**Data for processing:**
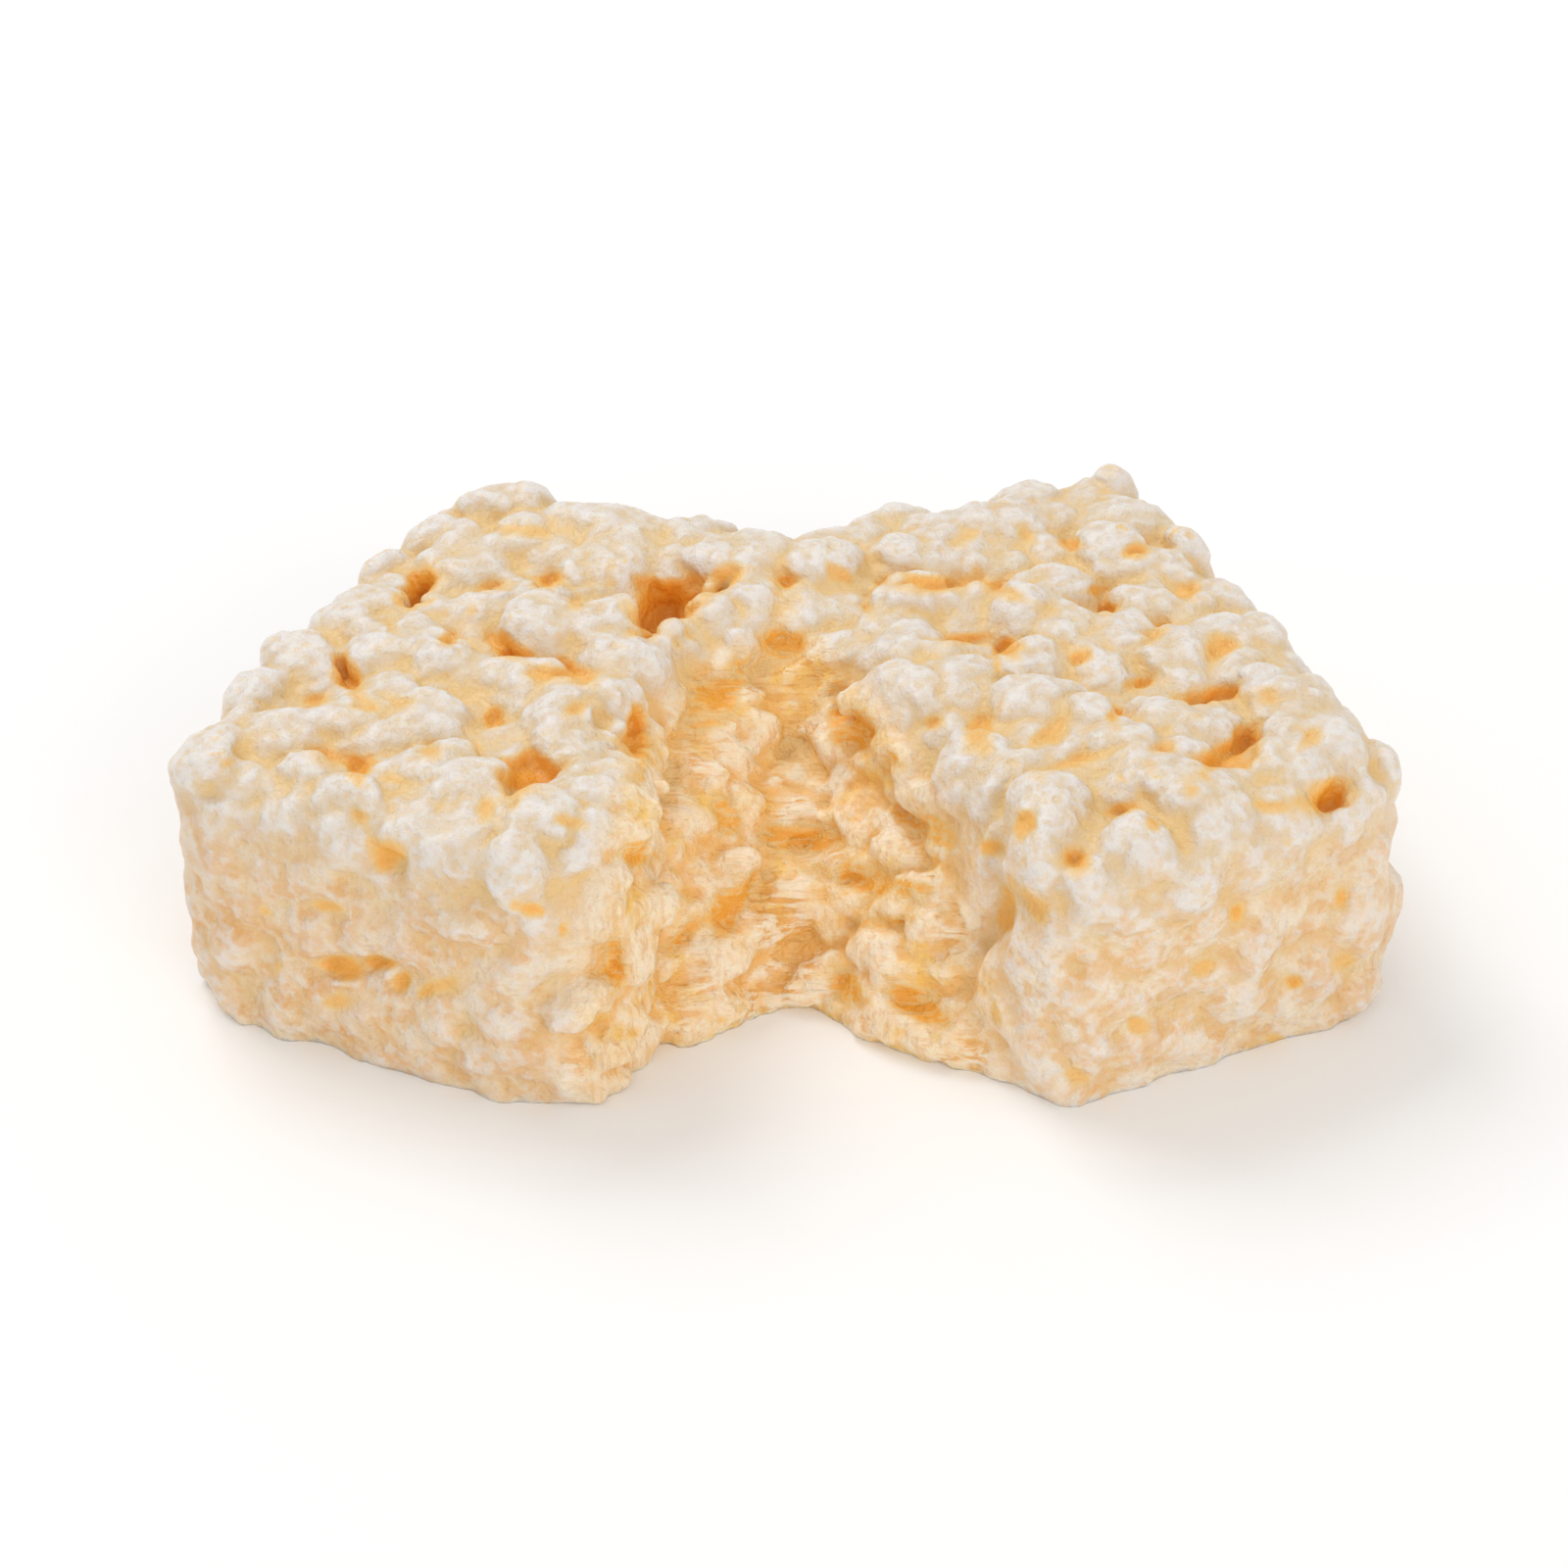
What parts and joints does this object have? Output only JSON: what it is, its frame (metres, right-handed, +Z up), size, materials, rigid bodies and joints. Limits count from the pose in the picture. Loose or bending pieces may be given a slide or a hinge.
{
  "type": "puffed rice and marshmallow square",
  "caption": "Lumpy puffed rice and marshmallow square, torn open at the front so that its two halves swing apart but still hold at the back, with a flat base to rest on.",
  "frame": {"origin": "centre of the base, as seen from above, at the table", "axes": "+X towards the right half, +Y towards the unbroken back, +Z up"},
  "size_m": [0.0952, 0.061, 0.0242],
  "materials": {
    "treat": "pale cream set marshmallow over puffed rice, slightly glossy, more golden inside the tear"
  },
  "bodies": {
    "root": {"treat": "treat"}
  },
  "joints": []
}
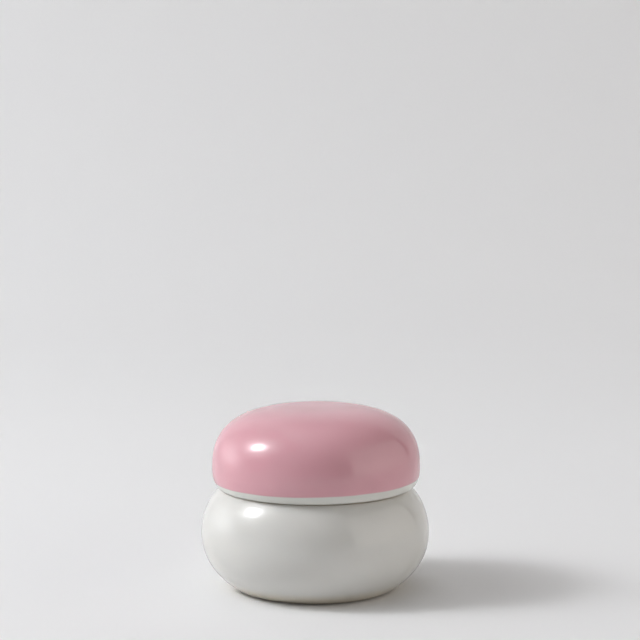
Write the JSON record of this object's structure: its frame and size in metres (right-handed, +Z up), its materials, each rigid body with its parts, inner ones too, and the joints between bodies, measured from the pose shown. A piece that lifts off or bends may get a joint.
{
  "type": "powder jar",
  "caption": "Squat porcelain powder jar with a domed lid whose lip passes over a raised collar and rests on the jar's shoulder.",
  "frame": {"origin": "on the floor, under the middle of the foot ring, which is the jar's and the lid's common axis", "axes": "+Z up along that axis and out of the jar's mouth; the jar is round, so +X and +Y have no fixed place on it"},
  "size_m": [0.08, 0.08, 0.0637],
  "materials": {
    "white_porcelain": "glossy clear glaze over white porcelain, slightly warm",
    "pink_glaze": "glossy soft pink glaze, ending a little above a white lip"
  },
  "bodies": {
    "jar": {"jar_body": "white_porcelain"},
    "lid": {"lid": "pink_glaze"}
  },
  "joints": [
    {"name": "lid_lift", "type": "slide", "parent": "jar", "child": "lid", "axis": [0, 0, 1], "range_m": [0, 0.06]}
  ]
}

**Exercise:** Go through the lines above. Select every one that has the string "with".

**Result of this task:**
  "caption": "Lumpy puffed rice and marshmallow square, torn open at the front so that its two halves swing apart but still hold at the back, with a flat base to rest on.",
Write the JSON record of this object's structure: its frame and size in metres (right-handed, +Z up), its materials, each rigid body with its parts, inner ones too, and the joints between bodies, measured from the pose shown. A piece that lifts off or bends may get a joint.
  "caption": "Squat porcelain powder jar with a domed lid whose lip passes over a raised collar and rests on the jar's shoulder.",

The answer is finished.